At a time (1948) when Europe was lost and groping in the post-war twilight, these English travelers sail to the isle of Crete on the ship Europa. They set out upon an excursion into a labyrinth of fabled caverns, where natives believe a deadly Minotaur lurks. Each of the travelers is escaping something and searching for something better. Durrell weaves their pasts, brings them together at a critical point in each of their lives, and then leaves them divided and lost in the labyrinth. The careful and powerful manner in which he does all this is the work of a great novelist. It is the work of a deep thinker, as well, who saw a stormy, uncertain future for Europe, with nations divided and searching for light, beneath an angry cloud of nuclear proliferation. Overshadowed perhaps by Justine and the rest of her Quartet, The Dark Labyrinth is nevertheless a book well worth reading for those who enjoy the vast sub-genre of twentieth century post-war fiction.

 

Learning about love in Alexandria

“She lay, staring out those wonderfully expressive dark eyes, as if from a high window in her own memory.” 

I came across it browsing at the library. I had never heard of it, or its author. Had I browsed left toward Dumas instead of right toward Ellison, I may never have discovered Justine. Seldom has a book so intrigued me with its language, flavor, earthiness. By its juxtaposition of intimate detail and vague half-thoughts, the novel builds a mystery in its own world. I was hooked, to the point that I read straight through Justine, then on to her three sister novels Balthazar, Mountolive, and Clea, which altogether make up Lawrence Durrell’s atmospheric saga The Alexandria Quartet.

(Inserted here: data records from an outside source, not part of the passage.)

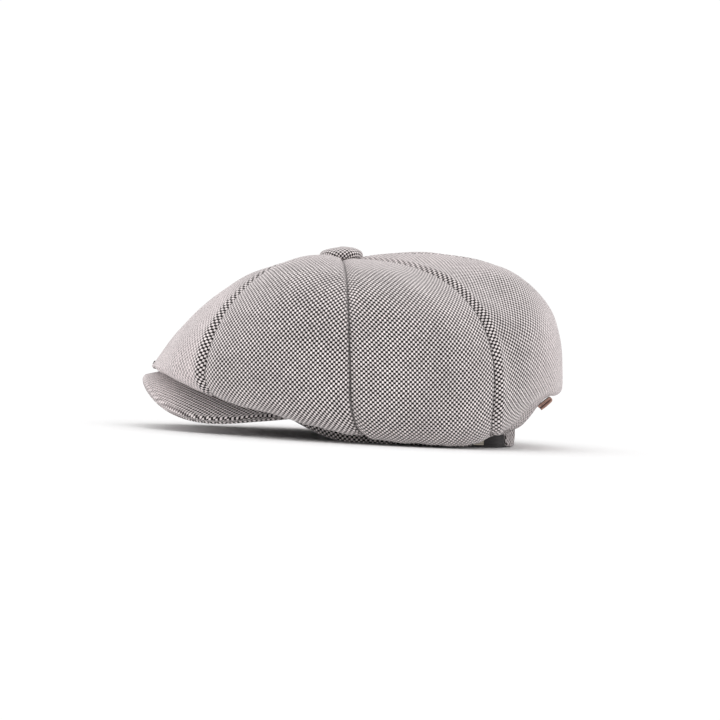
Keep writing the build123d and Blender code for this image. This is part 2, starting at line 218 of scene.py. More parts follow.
# ---------------------------------------------------------------- materials
class Shader:
    """Short names for the nodes of one material."""

    def __init__(self, name):
        self.material = bpy.data.materials.new(name)
        self.material.use_nodes = True
        self.tree = self.material.node_tree
        self.tree.nodes.clear()
        self.out = self.node("OutputMaterial")
        self.surface = self.node("BsdfPrincipled")
        self.link(self.surface.outputs[0], self.out.inputs["Surface"])

    def node(self, kind):
        return self.tree.nodes.new("ShaderNode" + kind)

    def link(self, value, socket):
        if isinstance(value, bpy.types.NodeSocket):
            self.tree.links.new(value, socket)
        else:
            socket.default_value = value

    def math(self, op, *values, clamp=False):
        n = self.node("Math")
        n.operation = op
        n.use_clamp = clamp
        for value, socket in zip(values, n.inputs):
            self.link(value, socket)
        return n.outputs[0]

    def vector(self, op, *values):
        n = self.node("VectorMath")
        n.operation = op
        for value, socket in zip(values, n.inputs):
            self.link(value, socket)
        return n.outputs[0]

    def scaled(self, vector, x, y, z=1.0):
        return self.vector("MULTIPLY", vector, (x, y, z))

    def noise(self, vector, scale, detail=2.0, rough=0.5):
        n = self.node("TexNoise")
        self.link(vector, n.inputs["Vector"])
        n.inputs["Scale"].default_value = scale
        n.inputs["Detail"].default_value = detail
        n.inputs["Roughness"].default_value = rough
        return n.outputs["Fac"]

    def range(self, value, low, high, to_low=0.0, to_high=1.0, soft=False):
        n = self.node("MapRange")
        n.interpolation_type = "SMOOTHSTEP" if soft else "LINEAR"
        self.link(value, n.inputs["Value"])
        for name, v in (("From Min", low), ("From Max", high), ("To Min", to_low), ("To Max", to_high)):
            self.link(v, n.inputs[name])
        return n.outputs["Result"]

    def mix(self, factor, a, b, mode="MIX"):
        n = self.node("Mix")
        n.data_type = "RGBA"
        n.blend_type = mode
        self.link(factor, n.inputs[0])
        self.link((*a, 1) if isinstance(a, tuple) else a, n.inputs[6])
        self.link((*b, 1) if isinstance(b, tuple) else b, n.inputs[7])
        return n.outputs[2]

    def set(self, **values):
        for name, value in values.items():
            self.link(value, self.surface.inputs[name.replace("_", " ")])

    def bump(self, height, distance, strength=1.0):
        n = self.node("Bump")
        n.inputs["Strength"].default_value = strength
        n.inputs["Distance"].default_value = distance
        self.link(height, n.inputs["Height"])
        self.link(n.outputs[0], self.surface.inputs["Normal"])

    def cloth(self):
        n = self.node("UVMap")
        n.uv_map = "Cloth"
        return n.outputs[0]

    def place(self):
        return self.node("TexCoord").outputs["Object"]


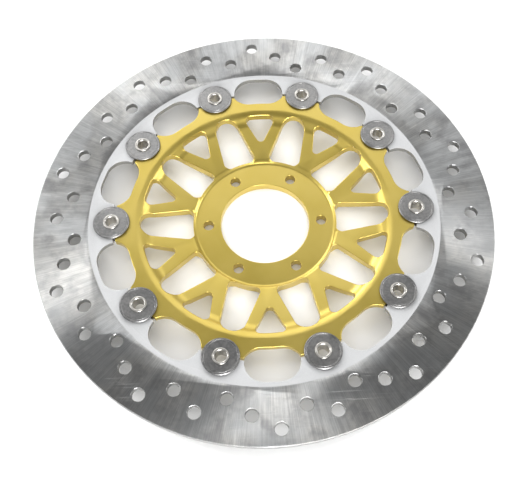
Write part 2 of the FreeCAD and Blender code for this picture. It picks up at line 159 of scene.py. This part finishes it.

Set in pre- and post-World War II Alexandria, Durrell created one of the more existential works around. Much, perhaps, of his close friend Henry Miller, of Camus, of D.H. Lawrence, wanders through its pages, but Durrell colonized a new literary frontier of his own. And when his prose is waxed and polished, which is most of the time, it is stunning.

Now, if you want to read the entire Quartet, be sure you read in the above order, the order in which they were written. The third volume, Mountolive, unlike its two elder sisters, is written in the third person, so it doesn’t grip your shirtfront and pull you into the story with the same intensity. I generally prefer the third person, but as you will see, Durrell’s first person narrative of Justine, et al., is true artistry. Mountolive is a very good book, and it advances the mystery effectively. But you’re almost led to speculate that Durrell brought in James Michener or Leon Uris to write his third part, so that he could take a well-deserved break from the understandable emotional toll of Justine and Balthazar (written in roughly a year or less), and prepare for the climax of Clea.

I have recommended Justine and the Quartet to my daughter, because she is a great fiction reader, and she is a lyricist and artist. She is reading Justine at this moment, and I am anxious to hear her thoughts.

A Tree Grows in London, too

You might say that Rebecca West’s 1956 novel The Fountain Overflows is more or less a British version of A Tree Grows in Brooklyn. They do have much in common, subject-wise. But there is a difference: While A Tree Grows has more warmth and poignancy, more emotion and power, West’s novel has not only that wonderful British cleverness, but it has perhaps as much depth of perception and depth of character as anything I’ve read in recent years (which is about as far back as my dwindling memory goes). I can’t claim to have read much Proust, but it seems to me The Fountain Overflows is almost Proustian in its youthful but sublime sensibility.

The book is quite autobiographical, and Rebecca West was a leading feminist of her day. The mother she depicts is such a strong, loving person, regardless of constant adversity, that she will certainly stick in my mind for many Saturdays to come. Every child should have such a mother (I did, thankfully). And I felt so much in common with this family, their love of books and classical music, and refinement without superficiality. Given that Rebecca West wrote this fine book, and given that she and her real family were its inspiration, I have a pretty good hunch that she was at least as beautiful to know as she is to read.

Maybe I’m wrong, but . . .

Should I keep reading? 70 pages into the book and hopelessly intrigued by a neat and clever plot? Or should I dump the book into the return slot at the library first chance I get? That was my moral dilemma. After a brief soul-search, I decided to keep reading, and except for one detail the book is a bright little gem. The book is called Jacob’s Ladder, the year was 1921, and the author was E. Phillips Oppenheim. The detail that stopped me cold in the middle of a paragraph? The thinly-veiled indication that E. Phillips Oppenheim was an anti-semite.

I know nothing about the man except that he was an English writer who published more than 100 novels and dozens of story collections and thus was one of the most prolific and popular writers of his time. And it wouldn’t be the first case of anti-semitism in mainstream literature, by a long shot. What about The Merchant of Venice, or take a look at Oliver Twist. Of course, the Jewish characters in those classics were stereotyped candidly and directly. And, Shakespeare and Dickens both instilled redeeming qualities into the characters to somewhat offset the stereotype. The characterization that bothered me in Jacob’s Ladder was obliquely done and so insidious that it almost went by me undetected. I cannot, even now, be absolutely sure of my theory: it was a hint of racial prejudice, a descriptive word or two plus a stereotyped occupation.

So I would really like to know if others have read Oppenheim’s books and come away with the same impression. Maybe what I saw in Jacob’s Ladder was just a tiny moral hiccup in a vast body of otherwise creditable work.